Historically the irrigation infrastructure was predominantly reliant on open wells and tube wells. Irrigation has undergone minor improvement in the 21st century.

== Area ==
Source:

The village Kakhandaki falls in Vijayapura district situated in Karnataka state, with a population 7798. The male and female populations are 3997 and 3801 respectively. The size of the area is about 86.0 square kilometer.

| Area (2020) | 86.0 km² |
| Population (2020) | 7798 |
| Population Density | 133 people per km² |
| Male Population | 3997 |
| Female Population | 3801 |

== Population ==
Source:

Demographic and socio-economic information about Kakhandaki village in Bijapur district, Karnataka, based on the Population Census 2011.
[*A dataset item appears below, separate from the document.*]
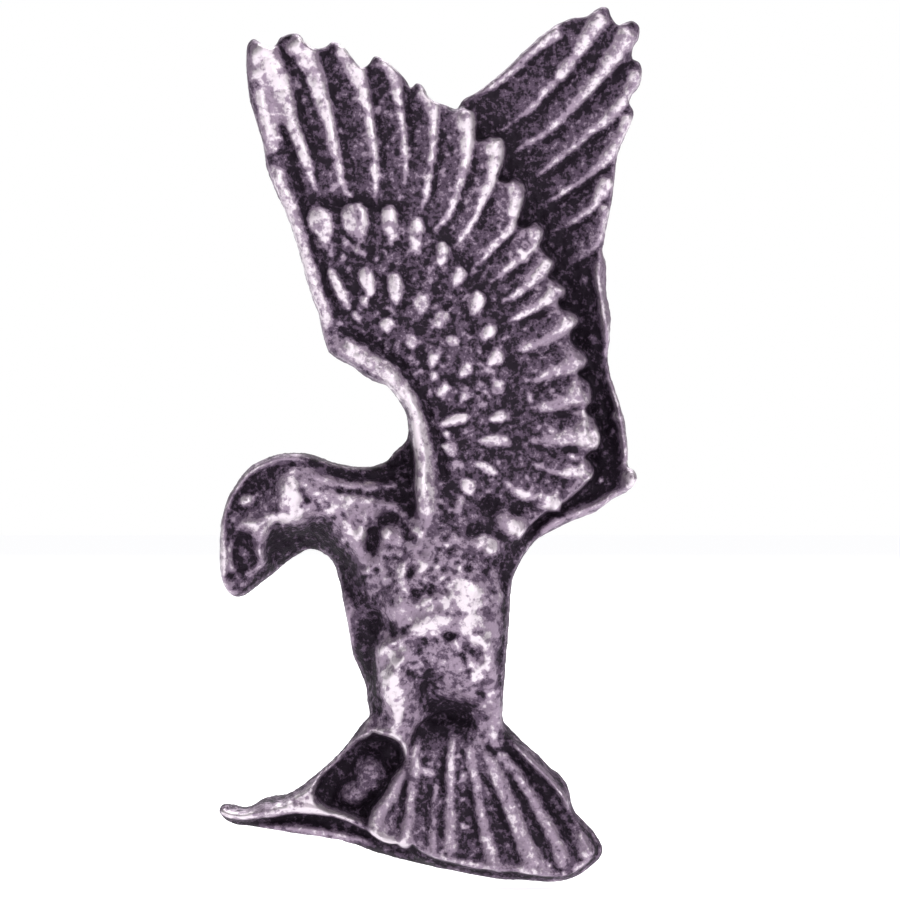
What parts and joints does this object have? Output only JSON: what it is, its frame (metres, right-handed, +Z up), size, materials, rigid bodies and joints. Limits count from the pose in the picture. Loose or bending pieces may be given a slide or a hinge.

- Kakhandaki has a population of 7038 people residing in 1224 families, with 3608 males and 3430 females.
- The village has a significant child population, with 1115 children aged 0–6, constituting 15.84% of the total population.
- The average sex ratio in Kakhandaki is 951, lower than the state average of 973, with a child sex ratio of 922, also lower than the state average.
- The village has a lower literacy rate compared to the Karnataka state average, with a literacy rate of 57.74%. Male literacy is higher at 67.83% compared to female literacy at 47.18%.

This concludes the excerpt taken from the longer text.